The mini-Exclusion took place the next time a Worldcon was held in New York, the 1956 NYCon II, when the convention chairman was Dave Kyle, one of the Futurians who'd been allowed to enter NYCon I. Kyle kept those who had not purchased a banquet ticket from hearing the after-dinner talk by Li’l Abner cartoonist Al Capp or any of the rest of the proceedings. See Balcony Insurgents for the full details (or at least fuller than this) of how "Dave Kyle Says You Can't Sit Here".
(3) The Breendoggle
(4) The Worldcon 76 Case
The 2018 Worldcon 76 in San Jose's ban of an author based on his statement that he intended to violate the con’s Code of Conduct, which resulted in a multi-year lawsuit ending in a settlement in which the con had to issue an apology and pay the complainant $4,000.
|From Fancyclopedia 2, ca. 1959|
|The Triumvirs, in planning for the NYCon I, considered excluding their feud-opponents the Futurians from the gathering to avoid such conflict as had marred the Newark Convention. No decision was reached, but when the conventioneers began arriving Taurasi stopped Wollheim Lowndes Kornbluth and Gillespie and told them they couldn't enter the hall. (It appears that some pushing and shoving was done about this time, but no blood drawn.) Moskowitz came out and they talked and argued for about fifteen minutes, SaM telling Wollheim that they would admit the four if the Futurians promised "not to do anything to harm the progress of the convention." Wollheim refused to accept conditional admittance but in another passage of the conversation said they could be ejected if they didn't behave. Moskowitz sent for the superintendent of the building, but couldn't get in touch with him. Finally he went looking for Sykora to consult with him, but on the way found a stack of Michelistic sheets and pamphlets (which Pohl and others had run off the night before for distribution at the con) where Pohl and Michel had cached them behind a radiator. In the end, all six -- Wollheim, Lowndes, Kornbluth, Gillespie, Pohl, and Michel -- were refused admittance. Police had been called but were not put into service by the Triumvirs.
Many attendees, including Morojo of LA, Hart of Texas, and Mrs Swisher of Massachusetts, urged the convention committee to admit the six, and other members of the FSNY including Kyle Wilson Rubinson and Leslie Perri were not barred.

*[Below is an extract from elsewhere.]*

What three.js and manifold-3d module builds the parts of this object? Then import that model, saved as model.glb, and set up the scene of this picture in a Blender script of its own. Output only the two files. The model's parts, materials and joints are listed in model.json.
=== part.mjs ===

In the afternoon, Kyle gained the floor on a pretext and held it to make a motion that the excluded fans be admitted. But Sykora as chairman talked a while and changed the subject. (There was no fan discussion period, and no motions were recognized, during the convention.) On the third day of the con, while most attendees were watching a fan baseball game on Flushing Flats, the Futurians and their sympathizers met at a Futurian Conference to discuss the Exclusion Act, but this was not a part of the convention.
Because of its dramatic quality, as well as the issues involved, the X Act came to dominate talk about the convention as time passed. The Triumvirs tried to do as they had done in rising to power -- ignore the existence of fan feuds -- but finally, at the PhilCo in the fall, Moskowitz published their side of the matter (theretofore unrepresented and uninquired about) adding charges that the Futurians' refusal to make the promise asked showed that they wanted to be excluded, in order to better their strategic position in the feud if they weren't able to upset the convention itself. Resentment over the thing decreased somewhat thereafter but the Triumvirs were never forgiven.

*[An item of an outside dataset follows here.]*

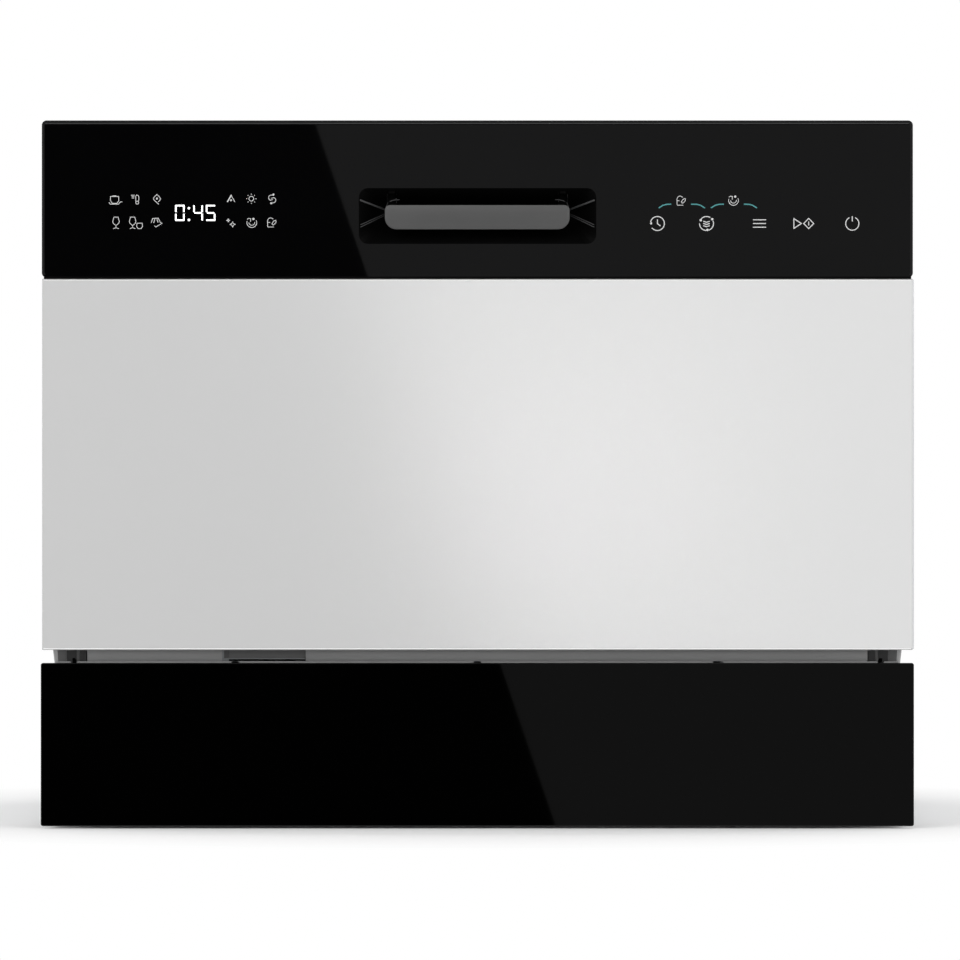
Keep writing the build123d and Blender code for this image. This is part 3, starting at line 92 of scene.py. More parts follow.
class Shade:
    # wraps one socket, so that the maths of a finish reads as plain sums
    def __init__(self, tree, socket):
        self.tree = tree
        self.socket = socket

    def node(self, kind, settings=None, values=None, out=0):
        made = self.tree.nodes.new("ShaderNode" + kind)
        for key, value in (settings or {}).items():
            setattr(made, key, value)
        for key, value in (values or {}).items():
            if isinstance(value, Shade):
                self.tree.links.new(value.socket, made.inputs[key])
            else:
                made.inputs[key].default_value = value
        return Shade(self.tree, made.outputs[out])

    def sum(self, operation, first, second):
        return self.node("Math", {"operation": operation}, {0: first, 1: second})

    def __add__(self, other):
        return self.sum("ADD", self, other)

    def __radd__(self, other):
        return self.sum("ADD", other, self)

    def __sub__(self, other):
        return self.sum("SUBTRACT", self, other)

    def __rsub__(self, other):
        return self.sum("SUBTRACT", other, self)

    def __mul__(self, other):
        return self.sum("MULTIPLY", self, other)

    def __rmul__(self, other):
        return self.sum("MULTIPLY", other, self)

    def mix(self, first, second):
        # colours through a Mix node, with this value as its factor
        return self.node("Mix", {"data_type": "RGBA"}, {0: self, 6: first, 7: second}, 2)

    def noise(self, scale, detail=2.0, squash=None):
        place = self if squash is None else self.node(
            "VectorMath", {"operation": "MULTIPLY"}, {0: self, 1: squash})
        return self.node("TexNoise", None, {"Vector": place, "Scale": scale, "Detail": detail})

    def height(self, strength, distance):
        return self.node("Bump", None, {"Height": self, "Strength": strength, "Distance": distance})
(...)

The Second or Little Exclusion Act, so called, was a piffling affair at the NYCon II when the con committee briefly refused to allow any attendees who had not paid for the banquet ($7) to listen to the dinner speakers from the balcony overlooking the hall. But this was resented rather as fuggheadedness than malice.

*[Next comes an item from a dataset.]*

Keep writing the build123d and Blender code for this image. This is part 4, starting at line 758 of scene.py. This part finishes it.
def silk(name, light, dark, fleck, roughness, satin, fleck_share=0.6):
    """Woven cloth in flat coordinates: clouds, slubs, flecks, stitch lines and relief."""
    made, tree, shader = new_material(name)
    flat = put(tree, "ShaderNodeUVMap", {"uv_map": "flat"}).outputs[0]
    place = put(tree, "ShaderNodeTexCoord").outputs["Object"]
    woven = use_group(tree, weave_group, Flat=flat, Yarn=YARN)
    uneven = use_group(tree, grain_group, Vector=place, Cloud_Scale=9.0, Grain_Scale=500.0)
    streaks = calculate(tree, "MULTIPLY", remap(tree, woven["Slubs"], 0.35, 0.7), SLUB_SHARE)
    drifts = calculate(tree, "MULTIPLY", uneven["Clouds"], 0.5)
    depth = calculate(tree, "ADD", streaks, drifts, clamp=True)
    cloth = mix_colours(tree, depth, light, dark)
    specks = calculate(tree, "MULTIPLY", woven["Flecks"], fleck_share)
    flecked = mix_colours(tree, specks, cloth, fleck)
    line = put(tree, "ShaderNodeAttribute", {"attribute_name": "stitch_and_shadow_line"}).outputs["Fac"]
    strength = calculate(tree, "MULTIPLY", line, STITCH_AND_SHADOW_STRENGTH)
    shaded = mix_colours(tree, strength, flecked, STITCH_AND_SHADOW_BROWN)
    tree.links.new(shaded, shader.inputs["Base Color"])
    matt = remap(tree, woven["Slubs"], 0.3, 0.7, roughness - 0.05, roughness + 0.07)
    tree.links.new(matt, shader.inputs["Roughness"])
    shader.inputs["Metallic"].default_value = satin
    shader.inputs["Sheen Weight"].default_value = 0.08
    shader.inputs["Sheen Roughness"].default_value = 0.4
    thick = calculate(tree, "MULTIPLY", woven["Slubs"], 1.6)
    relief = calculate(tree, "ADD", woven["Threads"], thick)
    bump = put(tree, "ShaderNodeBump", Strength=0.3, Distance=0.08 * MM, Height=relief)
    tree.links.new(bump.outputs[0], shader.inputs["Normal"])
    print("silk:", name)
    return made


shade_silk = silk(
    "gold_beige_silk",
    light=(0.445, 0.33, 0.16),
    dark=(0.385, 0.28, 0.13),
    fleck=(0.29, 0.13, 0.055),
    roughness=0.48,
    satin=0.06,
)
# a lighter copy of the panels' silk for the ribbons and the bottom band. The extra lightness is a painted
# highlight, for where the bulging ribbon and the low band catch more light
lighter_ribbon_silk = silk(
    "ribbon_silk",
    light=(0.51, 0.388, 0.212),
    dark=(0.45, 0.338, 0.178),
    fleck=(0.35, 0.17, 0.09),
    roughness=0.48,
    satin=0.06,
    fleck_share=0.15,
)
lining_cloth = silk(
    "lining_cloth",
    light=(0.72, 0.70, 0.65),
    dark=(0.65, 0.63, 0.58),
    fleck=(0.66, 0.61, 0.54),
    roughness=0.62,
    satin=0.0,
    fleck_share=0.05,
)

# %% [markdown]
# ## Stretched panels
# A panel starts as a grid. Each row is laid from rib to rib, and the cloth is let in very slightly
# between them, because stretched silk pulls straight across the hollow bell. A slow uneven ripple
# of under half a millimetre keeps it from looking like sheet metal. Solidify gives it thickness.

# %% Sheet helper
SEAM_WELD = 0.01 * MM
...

|From Fancyclopedia 1, ca. 1944|
|Fearing conflict such as marred the Newark Convention, the Triumvirs discussed the question of admitting the Futurians in planning the World Convention. No decision was arrived at, however; Moskowitz was less unfavorably inclined toward the Futurians than Sykora and Taurasi. The nite before the Convention, Pohl and others mimeographed a number of Michelistic sheets and pamflets to distribute at the WSFC as they had at the Newark gathering. Next morning, as the Conventioneers began arriving, among them were Wollheim, Lowndes, Kornbluth, and Gillespie. As they started into the hall upstairs, Taurasi stopped them and said they couldn't go in. It appears that some pushing and shoving was done about this time, but no blood drawn. Sam Moskowitz came out of the hall and they talked and argued for about fifteen minutes. Moskowitz told Wollheim they would admit them if the Futurians would promise not to "do anything to harm the progress of the Convention". Wollheim refused, but in another passage of the conversation, said they could be ejected if they didn't behave. Moskowitz sent for the superintendent of the building, but couldn't get in touch with him. Finally he said he'd go find Sykora and consult with him. On the way down, he found the pamflets, apparently hidden behind a radiator, having been left there by Pohl and Michel who arrived later than the other four. So far your Herodotos has tried to reconstruct the happenings. In the end, those six were refused admittance. Police had been called, but were not put into service by the Triumvirs.
Unknown to the excluded six, Kyle had anonymously printed a yellow pamflet warning against an expected effort by the Triumvirate to use the Convention to resurrect the ISA or put across something else thru their parliamentary control. As it turned out, these suspicions were unfounded, for there was no fan discussion period, and no motions were recognized. Many attendees, including Morojo of LA, Hart of Texas, and Mrs Swisher of Massachusetts, urged the convention committee to admit the six Futurians. Other members of the FSNY, including Kyle, Wilson, Rubinson, and Leslie Perri, were not barred. In the afternoon, Kyle gained the floor on a pretext and held it to make a motion that the excluded fans be admitted. Sykora, chairman, talked awhile and changed the subject.
Because of its dramatic quality, as well as the issues involved, the X Act came more and more to dominate talk about the Convention as time passed. The Triumvirs attempted to do as they had done in rising to power, ignored the existence of fan feuds; finally, at the Philcon in the fall, Moskowitz published an article giving their side of the matter, which had theretofore been unrepresented and uninquired about. He further charged that the Futurians' refusal to make the promise asked, showed that they wanted to be excluded, in order to better their strategic position in the fan war, if they weren't to be able to upset the Convention plans. Resentment over the thing decreased somewhat, but fandom has never forgiven it.